Ariana DeBose breaks silence after backlash to her viral Bafta performance

Ariana DeBose has shared that she “loves” some of the memes about her Baftas rap  (Getty Images)
Ariana DeBose has shared that she “loves” some of the memes about her Baftas rap (Getty Images)

Ariana DeBose has broken her silence after she was mocked by Bafta viewers for her opening number at Sunday’s awards.

The star — who won Best Supporting Actress last year for her role in West Side Story — performed a rendition of Sisters Are Doin’ It For Themselves that featured a rap in which she dropped the names of several nominees, including Ana De Armas, Cate Blanchett and Viola Davis.

Her performance didn’t appear to land well though among the audience at the Royal Festival Hall, as the nominees appeared to react awkwardly when the camera panned on them.

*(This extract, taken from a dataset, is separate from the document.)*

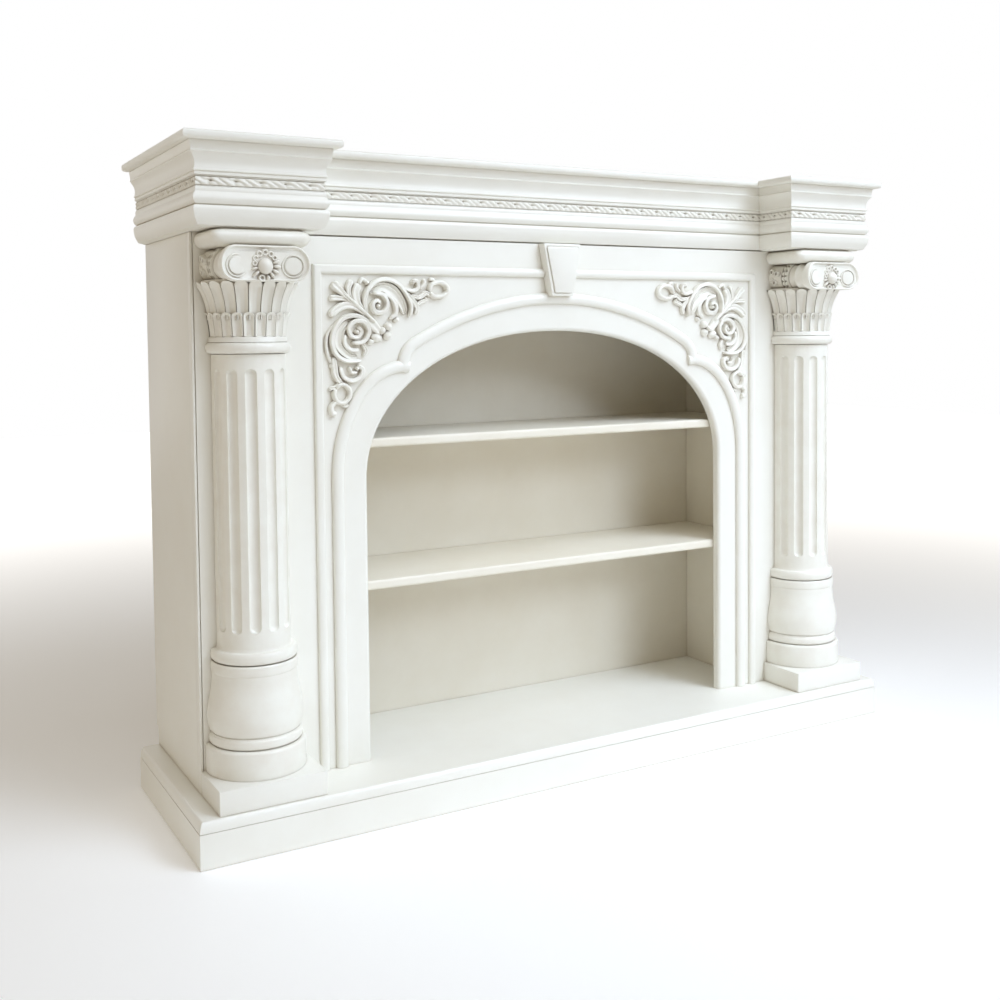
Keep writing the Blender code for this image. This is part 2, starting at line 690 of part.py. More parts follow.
def base_slab():
    """Floor slab of the recess, nosed along its front and sides."""
    half = CARCASS_WIDTH / 2 + SLAB_SIDE_REACH
    back = WALL_Y - NOTCH_DEPTH
    front = FRONT_Y - BLOCK_REACH - SLAB_BLOCK_MARGIN
    shoulder = SLAB_HEIGHT - NOSING_HEIGHT
    levels = [(0.0, 0.0), (shoulder, 0.0), (shoulder + 0.0008, NOSING_QUIRK)]
    for index in range(1, 5):
        turn = math.pi / 2 * index / 4
        inset = NOSING_QUIRK + (NOSING_REACH - NOSING_QUIRK) * (1 - math.cos(turn))
        levels.append((shoulder + NOSING_HEIGHT * math.sin(turn), inset))
    rings = []
    for height, inset in levels:
        ring = [(-half + inset, back), (-half + inset, front + inset),
                (half - inset, front + inset), (half - inset, back)]
        rings.append([Vector((x, y, height)) for x, y in ring])
    return lofted(rings)


def side_panel(side):
    """Outer panel with a skirting notch at the foot of its back edge."""
    outer = side * CARCASS_WIDTH / 2
    inner = side * (CARCASS_WIDTH / 2 - SIDE_THICKNESS)
    front = FRONT_Y + FRONT_THICKNESS + JOINT_GAP
    foot = SLAB_HEIGHT + JOINT_GAP
    outline = [
        (front, foot), (WALL_Y - NOTCH_DEPTH, foot), (WALL_Y - NOTCH_DEPTH, foot + NOTCH_HEIGHT),
        (WALL_Y, foot + NOTCH_HEIGHT), (WALL_Y, SIDE_TOP), (front, SIDE_TOP),
    ]
    return lofted([[Vector((x, y, z)) for y, z in outline] for x in (inner, outer)])


def inner_wall(side):
    near = side * (RECESS_WIDTH / 2 + JOINT_GAP)
    far = side * (RECESS_WIDTH / 2 + JOINT_GAP + WALL_THICKNESS)
    low = (min(near, far), FRONT_Y + FRONT_THICKNESS + JOINT_GAP, SLAB_HEIGHT + JOINT_GAP)
    high = (max(near, far), FRONT_Y + RECESS_DEPTH - JOINT_GAP, CEILING_FOOT - JOINT_GAP)
    return box(low, high)


def ceiling_board():
    half = CARCASS_WIDTH / 2 - SIDE_THICKNESS - JOINT_GAP
    low = (-half, FRONT_Y + FRONT_THICKNESS + JOINT_GAP, CEILING_FOOT)
    high = (half, FRONT_Y + RECESS_DEPTH - JOINT_GAP, CEILING_FOOT + CEILING_THICKNESS)
    return box(low, high)


def back_board():
    half = CARCASS_WIDTH / 2 - SIDE_THICKNESS - JOINT_GAP
    low = (-half, FRONT_Y + RECESS_DEPTH, SLAB_HEIGHT + JOINT_GAP)
    high = (half, FRONT_Y + RECESS_DEPTH + BACK_THICKNESS, TOP_FOOT - JOINT_GAP)
    return box(low, high)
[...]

The filmed reactions led fans to mock DeBose for her performance, particularly her delivery of the line, ‘Angela Bassett did the thing’, on social media, which led her to deactivate her Twitter account.

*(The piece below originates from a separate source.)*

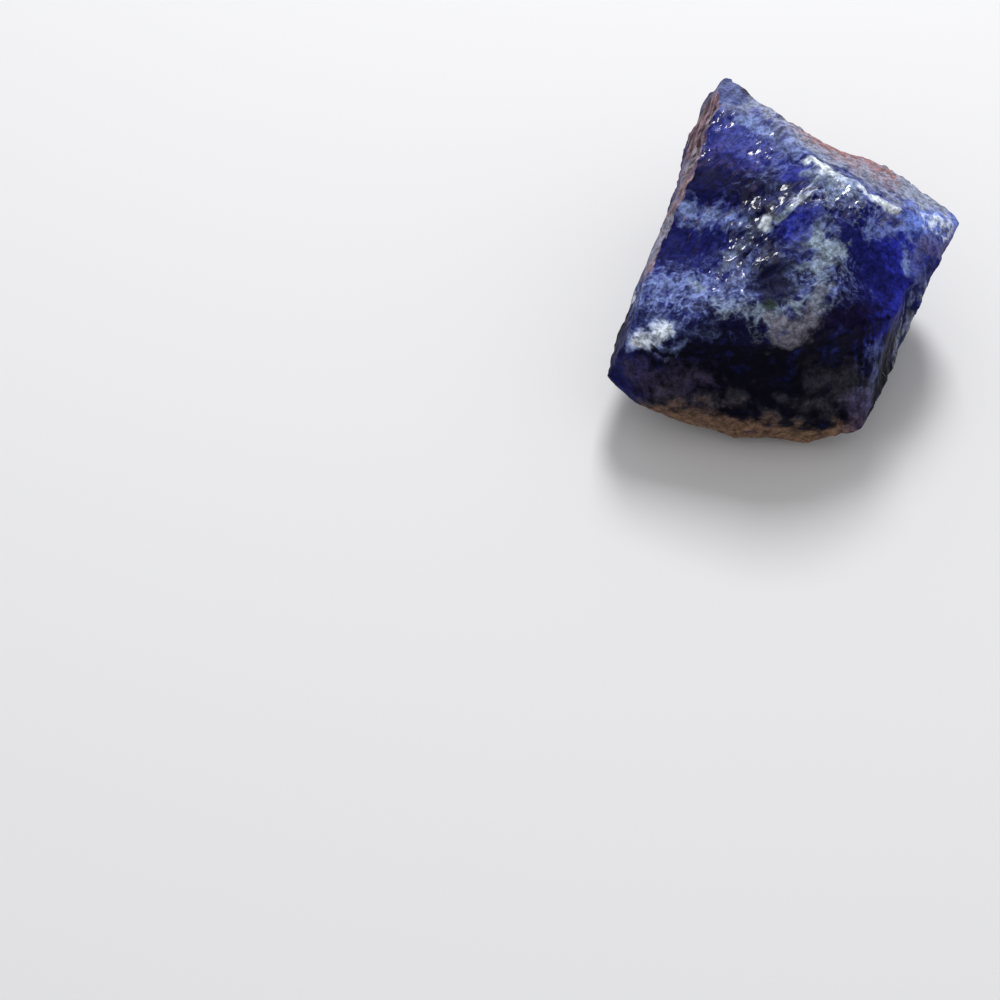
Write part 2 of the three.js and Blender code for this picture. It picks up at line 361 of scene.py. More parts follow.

Despite the relentess mocking online, the Oscar-winner proved she was in on the joke as she commented under writer and pop culture commentator Evan Ross Katz’ Instagram meme post.

Under the carousel post which showcased a collection of memes poking fun at the now viral moment, she wrote: “Honestly I love this.”

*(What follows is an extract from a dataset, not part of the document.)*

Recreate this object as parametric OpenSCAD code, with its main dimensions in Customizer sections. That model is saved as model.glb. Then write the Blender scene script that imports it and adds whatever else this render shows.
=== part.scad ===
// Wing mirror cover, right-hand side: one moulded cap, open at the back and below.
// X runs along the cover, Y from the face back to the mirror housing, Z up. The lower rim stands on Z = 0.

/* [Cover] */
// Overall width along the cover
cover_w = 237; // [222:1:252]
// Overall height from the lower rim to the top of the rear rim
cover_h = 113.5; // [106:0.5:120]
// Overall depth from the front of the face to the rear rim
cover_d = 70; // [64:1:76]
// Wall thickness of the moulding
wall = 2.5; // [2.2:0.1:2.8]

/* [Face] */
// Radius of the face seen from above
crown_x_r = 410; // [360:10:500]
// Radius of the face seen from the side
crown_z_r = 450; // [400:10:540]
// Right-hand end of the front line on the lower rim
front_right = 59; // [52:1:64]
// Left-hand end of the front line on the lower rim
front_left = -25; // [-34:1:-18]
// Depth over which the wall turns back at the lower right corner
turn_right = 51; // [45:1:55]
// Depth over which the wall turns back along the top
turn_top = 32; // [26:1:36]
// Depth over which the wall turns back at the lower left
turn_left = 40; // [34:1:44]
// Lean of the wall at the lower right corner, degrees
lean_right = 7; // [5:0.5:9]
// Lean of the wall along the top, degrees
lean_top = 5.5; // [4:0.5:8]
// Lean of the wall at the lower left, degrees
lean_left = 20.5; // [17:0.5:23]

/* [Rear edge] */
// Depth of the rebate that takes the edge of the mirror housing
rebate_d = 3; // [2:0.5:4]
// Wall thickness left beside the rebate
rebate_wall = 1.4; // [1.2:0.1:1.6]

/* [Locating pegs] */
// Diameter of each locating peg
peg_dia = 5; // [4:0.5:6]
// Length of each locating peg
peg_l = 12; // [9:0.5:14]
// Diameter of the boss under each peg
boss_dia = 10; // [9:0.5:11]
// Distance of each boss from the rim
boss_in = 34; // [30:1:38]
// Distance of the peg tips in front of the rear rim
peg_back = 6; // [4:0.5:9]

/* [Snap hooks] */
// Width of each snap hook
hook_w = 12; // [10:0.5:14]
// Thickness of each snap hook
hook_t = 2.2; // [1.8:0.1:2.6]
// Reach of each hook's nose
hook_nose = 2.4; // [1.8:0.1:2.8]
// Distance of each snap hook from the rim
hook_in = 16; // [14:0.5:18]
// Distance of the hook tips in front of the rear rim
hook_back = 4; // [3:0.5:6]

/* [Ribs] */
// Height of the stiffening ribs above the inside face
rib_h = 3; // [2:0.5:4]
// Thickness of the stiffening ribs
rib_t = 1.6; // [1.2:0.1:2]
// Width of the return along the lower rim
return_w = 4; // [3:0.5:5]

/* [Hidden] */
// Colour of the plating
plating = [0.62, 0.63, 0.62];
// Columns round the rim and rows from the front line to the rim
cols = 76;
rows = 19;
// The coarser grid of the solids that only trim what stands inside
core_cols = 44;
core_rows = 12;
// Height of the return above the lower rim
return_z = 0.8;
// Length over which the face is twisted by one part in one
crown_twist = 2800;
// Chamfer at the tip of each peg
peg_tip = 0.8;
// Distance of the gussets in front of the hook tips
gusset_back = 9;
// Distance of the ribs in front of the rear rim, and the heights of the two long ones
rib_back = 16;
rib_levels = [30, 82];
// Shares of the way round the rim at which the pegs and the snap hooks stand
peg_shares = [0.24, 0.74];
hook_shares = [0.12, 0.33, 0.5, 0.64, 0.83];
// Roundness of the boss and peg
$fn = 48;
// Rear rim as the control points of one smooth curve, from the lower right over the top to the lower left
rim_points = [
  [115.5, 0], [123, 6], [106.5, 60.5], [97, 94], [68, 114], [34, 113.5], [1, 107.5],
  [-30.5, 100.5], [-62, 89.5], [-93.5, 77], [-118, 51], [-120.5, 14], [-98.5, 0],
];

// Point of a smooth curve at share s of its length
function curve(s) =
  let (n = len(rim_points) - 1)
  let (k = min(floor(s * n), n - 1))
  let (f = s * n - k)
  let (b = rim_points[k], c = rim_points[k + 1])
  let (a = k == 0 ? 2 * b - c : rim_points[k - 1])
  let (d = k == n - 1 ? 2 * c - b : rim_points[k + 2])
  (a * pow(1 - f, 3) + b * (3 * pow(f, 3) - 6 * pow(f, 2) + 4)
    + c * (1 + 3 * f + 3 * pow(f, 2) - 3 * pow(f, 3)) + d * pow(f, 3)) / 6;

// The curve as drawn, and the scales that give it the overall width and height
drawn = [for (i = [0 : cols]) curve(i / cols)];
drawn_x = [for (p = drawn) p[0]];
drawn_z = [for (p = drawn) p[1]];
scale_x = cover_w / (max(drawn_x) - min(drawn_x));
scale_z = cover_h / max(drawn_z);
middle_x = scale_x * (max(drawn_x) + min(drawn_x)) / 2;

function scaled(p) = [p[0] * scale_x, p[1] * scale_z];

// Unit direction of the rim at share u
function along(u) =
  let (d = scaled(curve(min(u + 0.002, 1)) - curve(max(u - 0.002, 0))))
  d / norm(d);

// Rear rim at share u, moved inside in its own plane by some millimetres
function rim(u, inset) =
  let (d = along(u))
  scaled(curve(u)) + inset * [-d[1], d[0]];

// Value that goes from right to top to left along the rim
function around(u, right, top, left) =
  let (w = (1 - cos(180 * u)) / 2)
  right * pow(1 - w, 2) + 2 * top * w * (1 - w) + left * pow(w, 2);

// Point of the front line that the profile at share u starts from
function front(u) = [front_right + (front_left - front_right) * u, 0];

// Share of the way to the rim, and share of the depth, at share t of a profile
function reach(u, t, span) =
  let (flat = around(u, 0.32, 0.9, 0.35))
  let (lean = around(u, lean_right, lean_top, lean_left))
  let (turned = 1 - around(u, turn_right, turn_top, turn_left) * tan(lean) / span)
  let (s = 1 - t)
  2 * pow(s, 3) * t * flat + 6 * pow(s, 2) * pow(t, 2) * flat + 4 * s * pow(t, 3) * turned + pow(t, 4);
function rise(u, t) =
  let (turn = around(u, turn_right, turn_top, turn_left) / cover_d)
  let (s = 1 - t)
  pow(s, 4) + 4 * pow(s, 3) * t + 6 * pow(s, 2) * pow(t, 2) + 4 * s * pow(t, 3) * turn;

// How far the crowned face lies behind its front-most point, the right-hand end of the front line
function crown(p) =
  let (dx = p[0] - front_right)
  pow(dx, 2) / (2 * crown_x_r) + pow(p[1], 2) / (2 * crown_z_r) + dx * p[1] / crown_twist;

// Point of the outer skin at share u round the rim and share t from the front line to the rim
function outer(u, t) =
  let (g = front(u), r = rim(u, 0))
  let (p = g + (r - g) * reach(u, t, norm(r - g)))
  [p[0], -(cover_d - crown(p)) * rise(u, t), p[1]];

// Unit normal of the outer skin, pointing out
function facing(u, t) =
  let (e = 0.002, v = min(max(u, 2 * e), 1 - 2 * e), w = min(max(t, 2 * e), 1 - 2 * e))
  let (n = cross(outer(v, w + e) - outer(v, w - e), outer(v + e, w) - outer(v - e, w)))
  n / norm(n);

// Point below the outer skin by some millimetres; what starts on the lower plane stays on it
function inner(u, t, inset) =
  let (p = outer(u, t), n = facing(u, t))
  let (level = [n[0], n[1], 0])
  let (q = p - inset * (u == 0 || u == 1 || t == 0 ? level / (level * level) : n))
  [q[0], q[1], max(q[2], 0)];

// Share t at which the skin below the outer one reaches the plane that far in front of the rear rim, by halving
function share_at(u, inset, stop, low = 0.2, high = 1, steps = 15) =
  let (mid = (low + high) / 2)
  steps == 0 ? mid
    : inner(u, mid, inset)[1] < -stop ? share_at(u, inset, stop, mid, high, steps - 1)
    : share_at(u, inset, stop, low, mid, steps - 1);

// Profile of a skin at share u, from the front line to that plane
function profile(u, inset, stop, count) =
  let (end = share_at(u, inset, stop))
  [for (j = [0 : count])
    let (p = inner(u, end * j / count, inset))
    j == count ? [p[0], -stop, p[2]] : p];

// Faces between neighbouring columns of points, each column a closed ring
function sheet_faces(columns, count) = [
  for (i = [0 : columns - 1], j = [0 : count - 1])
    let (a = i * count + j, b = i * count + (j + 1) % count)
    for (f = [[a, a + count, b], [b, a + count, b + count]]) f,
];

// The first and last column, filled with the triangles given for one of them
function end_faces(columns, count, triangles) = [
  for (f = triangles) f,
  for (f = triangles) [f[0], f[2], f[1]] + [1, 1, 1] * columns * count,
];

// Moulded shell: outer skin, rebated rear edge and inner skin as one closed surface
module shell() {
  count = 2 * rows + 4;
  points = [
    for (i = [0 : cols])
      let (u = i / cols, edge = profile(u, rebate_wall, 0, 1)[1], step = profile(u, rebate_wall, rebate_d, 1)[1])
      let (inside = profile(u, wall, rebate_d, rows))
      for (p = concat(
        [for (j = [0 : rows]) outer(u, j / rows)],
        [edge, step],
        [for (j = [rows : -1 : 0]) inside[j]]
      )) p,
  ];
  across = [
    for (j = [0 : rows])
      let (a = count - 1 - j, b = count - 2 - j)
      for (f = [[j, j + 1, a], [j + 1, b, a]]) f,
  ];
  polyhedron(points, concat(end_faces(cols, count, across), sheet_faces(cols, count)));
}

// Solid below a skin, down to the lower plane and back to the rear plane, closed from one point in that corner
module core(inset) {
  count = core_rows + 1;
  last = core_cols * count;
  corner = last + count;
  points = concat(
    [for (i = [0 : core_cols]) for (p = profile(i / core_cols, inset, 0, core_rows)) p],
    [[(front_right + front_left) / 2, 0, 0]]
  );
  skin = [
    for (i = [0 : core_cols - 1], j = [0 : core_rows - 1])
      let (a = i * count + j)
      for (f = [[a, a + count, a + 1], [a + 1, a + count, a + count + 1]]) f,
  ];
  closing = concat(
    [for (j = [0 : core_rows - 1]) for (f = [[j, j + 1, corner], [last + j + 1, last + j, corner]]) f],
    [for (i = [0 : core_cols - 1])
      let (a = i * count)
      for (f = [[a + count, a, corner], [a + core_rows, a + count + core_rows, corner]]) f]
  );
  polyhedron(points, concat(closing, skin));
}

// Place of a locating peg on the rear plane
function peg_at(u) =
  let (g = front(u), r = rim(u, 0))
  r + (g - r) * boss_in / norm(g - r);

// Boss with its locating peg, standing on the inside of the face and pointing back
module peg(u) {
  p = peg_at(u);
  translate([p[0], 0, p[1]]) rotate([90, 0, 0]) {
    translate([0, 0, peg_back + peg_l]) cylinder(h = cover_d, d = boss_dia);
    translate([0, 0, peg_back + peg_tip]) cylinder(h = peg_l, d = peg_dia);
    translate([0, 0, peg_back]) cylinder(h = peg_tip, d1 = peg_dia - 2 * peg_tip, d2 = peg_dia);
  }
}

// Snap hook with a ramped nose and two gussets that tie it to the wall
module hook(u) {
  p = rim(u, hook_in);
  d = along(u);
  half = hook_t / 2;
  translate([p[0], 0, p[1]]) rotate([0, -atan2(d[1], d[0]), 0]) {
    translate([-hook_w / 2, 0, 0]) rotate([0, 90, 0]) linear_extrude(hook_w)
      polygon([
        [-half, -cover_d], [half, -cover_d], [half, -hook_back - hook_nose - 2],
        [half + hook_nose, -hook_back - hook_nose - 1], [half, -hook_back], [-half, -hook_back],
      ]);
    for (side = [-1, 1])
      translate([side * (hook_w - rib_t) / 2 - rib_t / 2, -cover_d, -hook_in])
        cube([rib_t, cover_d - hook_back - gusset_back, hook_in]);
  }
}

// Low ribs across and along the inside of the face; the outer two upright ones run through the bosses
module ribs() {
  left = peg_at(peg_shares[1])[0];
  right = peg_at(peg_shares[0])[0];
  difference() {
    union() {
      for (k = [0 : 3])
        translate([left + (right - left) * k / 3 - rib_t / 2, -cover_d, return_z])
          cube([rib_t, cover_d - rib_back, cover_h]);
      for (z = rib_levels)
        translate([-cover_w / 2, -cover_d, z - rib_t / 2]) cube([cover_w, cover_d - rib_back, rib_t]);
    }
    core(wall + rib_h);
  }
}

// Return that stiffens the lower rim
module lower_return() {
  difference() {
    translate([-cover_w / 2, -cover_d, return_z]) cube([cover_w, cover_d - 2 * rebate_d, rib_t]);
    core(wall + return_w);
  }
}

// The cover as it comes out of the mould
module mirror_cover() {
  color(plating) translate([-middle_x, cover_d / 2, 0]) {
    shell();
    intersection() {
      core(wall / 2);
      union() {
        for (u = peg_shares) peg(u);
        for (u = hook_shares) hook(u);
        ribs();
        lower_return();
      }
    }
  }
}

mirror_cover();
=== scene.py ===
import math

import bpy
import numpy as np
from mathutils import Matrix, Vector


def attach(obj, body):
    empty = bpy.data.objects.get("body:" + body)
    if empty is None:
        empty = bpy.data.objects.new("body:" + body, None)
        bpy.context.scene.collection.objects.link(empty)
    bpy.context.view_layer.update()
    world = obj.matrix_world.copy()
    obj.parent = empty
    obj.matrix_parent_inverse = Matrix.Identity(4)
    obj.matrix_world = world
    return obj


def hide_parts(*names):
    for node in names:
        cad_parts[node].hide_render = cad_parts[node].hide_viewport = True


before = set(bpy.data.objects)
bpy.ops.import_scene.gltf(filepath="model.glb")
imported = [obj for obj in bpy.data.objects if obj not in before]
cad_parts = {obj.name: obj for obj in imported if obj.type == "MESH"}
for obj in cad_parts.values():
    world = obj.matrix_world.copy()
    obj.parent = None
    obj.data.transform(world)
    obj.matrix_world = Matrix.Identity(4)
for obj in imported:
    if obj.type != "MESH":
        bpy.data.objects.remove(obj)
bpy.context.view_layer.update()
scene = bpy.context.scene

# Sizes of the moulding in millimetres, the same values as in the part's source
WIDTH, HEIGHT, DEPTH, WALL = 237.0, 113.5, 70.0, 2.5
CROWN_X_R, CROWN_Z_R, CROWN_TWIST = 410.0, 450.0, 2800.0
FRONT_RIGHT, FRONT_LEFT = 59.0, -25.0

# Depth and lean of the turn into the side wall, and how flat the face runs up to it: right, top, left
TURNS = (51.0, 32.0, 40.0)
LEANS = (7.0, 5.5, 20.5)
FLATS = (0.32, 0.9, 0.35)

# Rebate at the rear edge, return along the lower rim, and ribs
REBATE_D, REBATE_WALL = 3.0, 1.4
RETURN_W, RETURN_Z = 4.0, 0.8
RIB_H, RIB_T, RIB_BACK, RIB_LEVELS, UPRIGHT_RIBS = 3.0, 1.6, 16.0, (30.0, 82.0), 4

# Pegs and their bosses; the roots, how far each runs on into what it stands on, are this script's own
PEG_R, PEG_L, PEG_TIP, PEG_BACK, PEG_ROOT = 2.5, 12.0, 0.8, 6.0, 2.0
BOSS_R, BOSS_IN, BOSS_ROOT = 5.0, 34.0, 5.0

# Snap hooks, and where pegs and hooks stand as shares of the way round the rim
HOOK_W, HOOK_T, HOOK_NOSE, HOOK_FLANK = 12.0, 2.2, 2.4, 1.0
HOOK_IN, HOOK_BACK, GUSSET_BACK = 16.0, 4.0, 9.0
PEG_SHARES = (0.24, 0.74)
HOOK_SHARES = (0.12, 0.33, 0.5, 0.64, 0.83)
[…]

Following her performance on Sunday, viewers flocked to Twitter to wade in on her rap, with one tweeting: “I feel bad that it flopped.”

Another added: “I fear I’m going to be quoting Ariana DeBose’s dreadful Baftas rap until my deathbed”.

Following the criticism, Bafta producer Nick Bullen has come out in defence of DeBose.

Bullen said that the comments made towards the actress have been “incredibly unfair”, and that the performance should be recognised as one celebrating “a woman of colour who is at the absolute top of her game”.

He told Variety: “I think a lot of people don’t like change, and there’s a view that the Bafta have to be this slightly stiff, traditional British, middle-England messaging.

“But American awards shows have much more razzmatazz, much more showbiz, and perhaps a broader range of people being involved.

“We felt we’re not about revolution, we’re about evolution.”